7.6 Power of Sale. If a Loan Event of Default shall have occurred
and be continuing, then Agent may (and shall upon written request of a Majority
In Interest of Noteholders) sell, assign, transfer and deliver the whole or,
from time to time, to the extent permitted by Applicable Laws, any part of the
Collateral Security or any interest in any part thereof, at any private sale or
public auction, with or without demand, advertisement or notice of the date,
time or place of sale and any adjournment thereof, or as may be required by law,
for cash or credit or for other property, for immediate or future delivery, and
for such price or prices and on such terms as Agent in its sole discretion may
determine, or as may be required by law, even though it shall not have taken
possession of the Transponders or any thereof and shall not have possession
thereof at the time of such sale.
7.7 Agent Authorized to Execute Deeds, Etc. PanAmSat hereby
unconditionally and irrevocably appoints Agent its true and lawful
attorney-in-fact, with full power of substitution, to the extent permitted by
Applicable Laws, in its name and stead and on its behalf, for the purpose of
effectuating any sale, assignment, transfer or delivery hereunder, if a Loan
Event of Default shall have occurred and be continuing, to execute and deliver
all such deeds, bills of sale, assignments, releases and other proper
instruments as Agent may consider necessary or appropriate, PanAmSat hereby
ratifying and confirming all that such attorney or any substitute shall lawfully
do by virtue hereof. If so requested by Agent or any purchaser, PanAmSat shall
ratify and confirm any such lawful sale, assignment, transfer or delivery by
executing and delivering to Agent or such purchaser, without representation or
warranty (express or implied) by PanAmSat, and without recourse, all deeds,
bills of sale, assignments, releases and other proper instruments to effect such
ratification and confirmation as may be designated in any such request.

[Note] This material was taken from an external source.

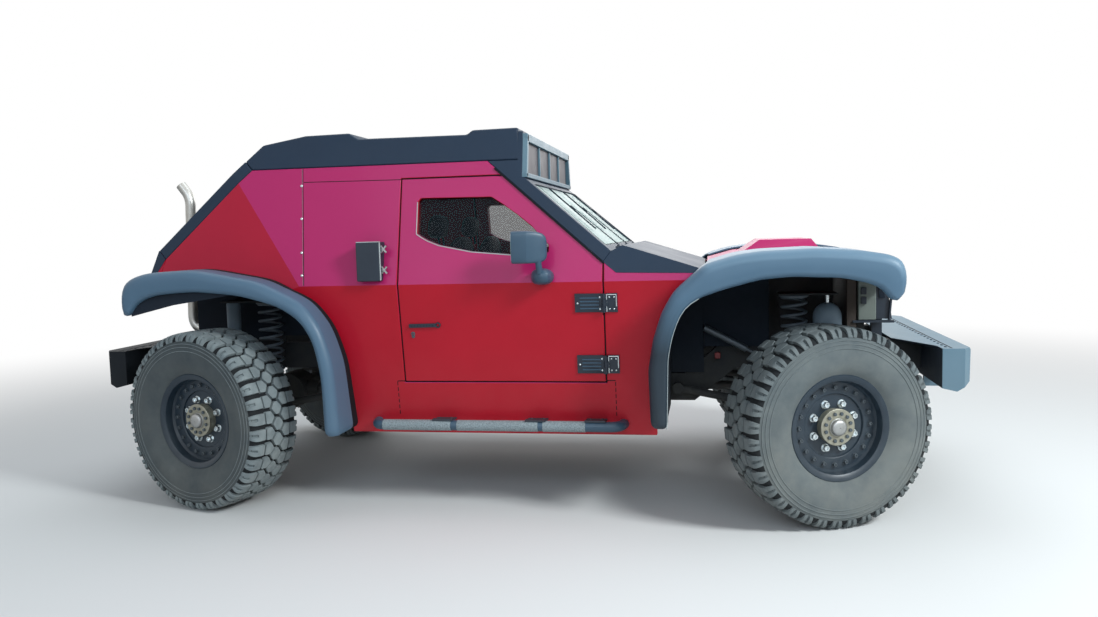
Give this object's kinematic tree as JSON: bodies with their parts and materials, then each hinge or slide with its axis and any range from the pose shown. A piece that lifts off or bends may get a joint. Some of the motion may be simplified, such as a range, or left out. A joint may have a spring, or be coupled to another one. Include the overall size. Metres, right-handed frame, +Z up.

7.8 Purchase of Collateral Security by Loan Participants. Agent or
any Loan Participant may be a purchaser of the Collateral Security or of any
part thereof or of any interest therein at any sale thereof, whether pursuant to
foreclosure or power of sale or otherwise hereunder, and may apply to the
purchase price the indebtedness secured hereby owing to such purchaser, to the
extent of such purchaser's distributive share of the purchase price. Any such
purchaser shall, upon any such purchase, acquire title to the properties so
purchased, free of the Lien of this Agreement.
7.9 Receipt a Sufficient Discharge to Purchaser. Upon any sale of
the Collateral Security or any part thereof or any interest therein, whether
pursuant to foreclosure or power of sale or otherwise hereunder, the receipt of
the officer making the sale under judicial proceedings or of Agent shall be
sufficient discharge to the purchaser for the purchase money, and such purchaser
shall not be obliged to see to the application thereof.
7.10 Waiver of Appraisement, Valuation, Etc. PanAmSat hereby
waives, to the full extent it may lawfully do so, the benefit of all
appraisement, valuation, stay, extension and redemption laws now or hereafter in
force and all rights of marshalling in the event of any sale of the Collateral
Security or any part thereof or any interest therein.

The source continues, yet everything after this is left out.